Jenny Percival and agencies 

Bill Clinton: Brown’s brain will see him through

Former US president Bill Clinton gave his support to the prime minister today, advising him to use his "big brain and good heart" to work through Britain's economic difficulties
  
  

Former US president Bill Clinton speaks at the 17th International Aids Conference in Mexico City.
Former US president Bill Clinton speaks at the 17th International Aids Conference in Mexico City. Photograph: Henry Romero/Reuters Photograph: Henry Romero/Reuters

The former US president Bill Clinton gave his support to the prime minister today, advising him to use his "big brain and good heart" to work through Britain's economic difficulties.

Clinton said he was not about to predict Gordon Brown's demise, and it would be "difficult to maintain a very high level of popularity" for any politician amid higher living and energy costs. Brown had to "trust the people" to "make a good judgment" whenever he decided to call a general election.

In an interview with the BBC Radio 4 Today programme, Clinton said he had known Brown for 20 years and was still in contact.

"I think anybody would find it difficult to maintain a very high level of popularity when average people are having the problems they are having today in the UK and the US with the soaring price of gasoline and the cost of living going up," Clinton said.

"I wouldn't predict Gordon's demise too quickly. I think he is just in a period where circumstances have got the British people appropriately concerned about how to get from day to day, week to week.

"The only advice I would give him is that he has got a big brain and a good heart - he just needs to apply them both to working through these issues as best he can and trust the politics.

"Just trust the people, at whatever time he stands for election, to make a good judgment. You get one of these jobs, the best politics is to do the job."

Clinton's comments came as he addressed an international Aids conference in Mexico City, where he called for more to be done to hold down the cost of anti-Aids drugs. He said a 50% funding rise was needed in the next two years just to keep pace with expanding drug programmes.

Clinton told the conference yesterday that his foundation would focus on fighting Aids in the US, especially in the black population.

He said he was spurred to action after the US centres for disease control reported that 40% more Americans had HIV than previously estimated.

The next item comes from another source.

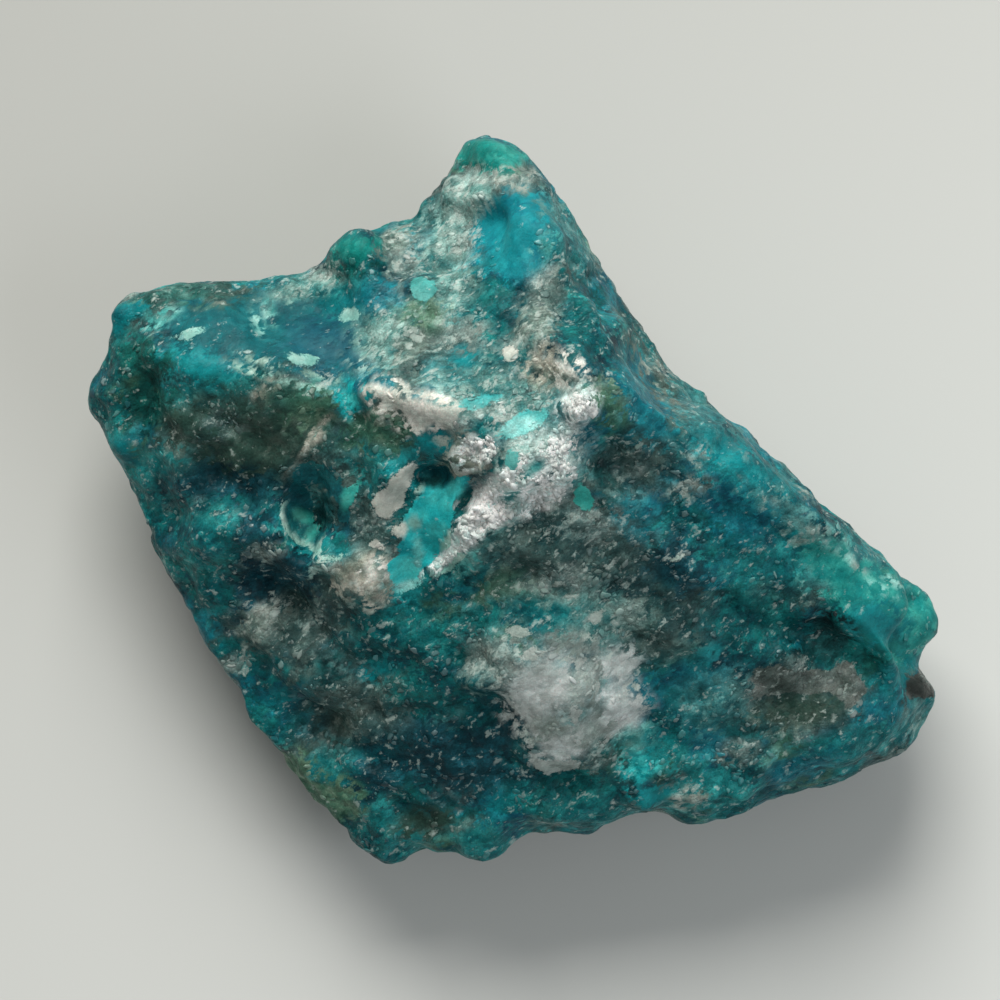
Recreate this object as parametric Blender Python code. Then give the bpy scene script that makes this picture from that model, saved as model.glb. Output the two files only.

The report said nearly half of annual HIV infections in the US were among black people.

"For Americans, this should be a wake-up call," said Clinton. "Even as we keep working globally, we need to do much more to fight Aids at home, and I intend to do so with my foundation."

Clinton flew to Mexico after touring Africa to see the work of the William J Clinton Foundation's HIV/Aids Initiative.

The foundation has negotiated agreements to lower the price of rapid HIV tests and anti-Aids drugs in the developing world, and has collaborated with the Geneva-based Unitaid, a UN-backed fund that helps supply low-cost antiretroviral drugs.